13  ML Project Management

14 Basis for Machine Learning in Companies

15 How to automate business processes with machine learning

15.1 The stages from ManuaL to ML

A good business process entails a feedback loop from the client (receiver of the output) to further optimize the process:

Input \rightarrow Process \rightarrow Output \rightarrow Feedback \rightarrow Optimization \rightarrow new Process \rightarrow

Business processes evolve along these phases, whose steps should not be skipped:

  1. Individual employee works on tasks, commonly informal rules and heuristics are used.

  2. Team works on the tasks. The process is formalized and standardized to ensure quality and effective collaboration. Don’t stay here for too long, since it is not scaleable.

  3. Digitization is used to automate (parts of) the process. This step should be done before ML, since you need the data and architecture for your ML part anyway. Here you are more flexible and can fail and adapt quicker. Don’t stay here to long, since you cannot assess quaility of your process well.

  4. Analytics are used to measure the performance of the process and if its optimizations are successful. Don’t skip this since you need these indicators for your ML optimizationa and monitoring anyway. Don’t stay here too long to miss out on automation and scalability.

  5. Machine Learning is used to automate and optimize analysis, insights and decision making on the data. You still need some people from step 2 to analyse outcomes, failures and react to it (monitoring).

More info: Google Cloud: How Google Does Machine Learning

15.2 Phases of the ML project

  1. Framing the problem

  2. Data collection & management

  3. Building infrastructure (data pipeline, databases, training & deployment pipelines should at least work the same way as the designated product unless its a quick’n’dirty PoC)

  4. Data ingestion, transformation & feature engineering

  5. Model selection, training, testing & evaluation

  6. Deployment & integration

  7. Monitoring

More info: Google Cloud: How Google Does Machine Learning

15.3 How to frame ML problems

  • The ML-view:

    • What is being predicted?

    • What data do we need as target and input?

  • Software development view:

    • What info do we need from users to make a decision? (This defines the API)

    • Who will use the service? How many people will that be?

    • How is the process conducted today?

  • Data view:

    • What data needs to be collected?
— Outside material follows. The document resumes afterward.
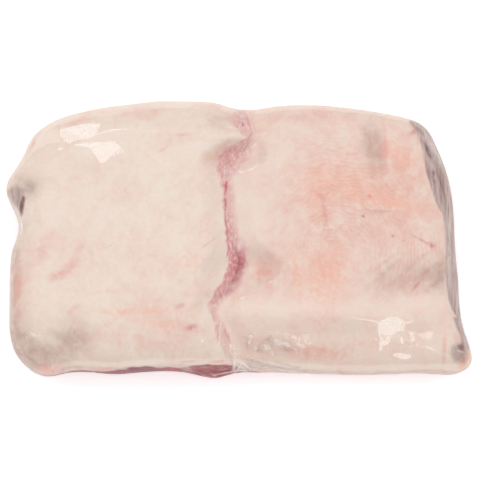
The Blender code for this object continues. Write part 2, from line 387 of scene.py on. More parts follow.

From where?

    • How do we need to transform the data to analyze it & make decisions on it? (Feature engineering)

    • How do we react to the outputs of the algorithm? (e.g. kick off automatic process, inform stakeholders…)

More info: Google Cloud: How Google Does Machine Learning

16 Common pitfalls in machine learning

  • Underestimate the effort for data collection, engineering, transformation & ingestion

  • Focus too much effort in optimizing the machine learning algorithm instead of getting more data

  • Having too few samples and diversity (independent attributes) or outdated/unrepresentative data

  • Data is not properly maintained or not available as needed for the project

  • Assume that no oversight will be necessary in data-, target-selection, feature engineering and monitoring from subject matter experts

  • Optimize for a skewed indicator that causes unwanted side-effects in model decisions

  • Building models from scratch, where pre-trained / off-the-shelf models do the job (especially text, image, audio and video tasks employing neural networks)

  • Having no process for monitoring and retraining

More info: Google Cloud: How Google Does Machine Learning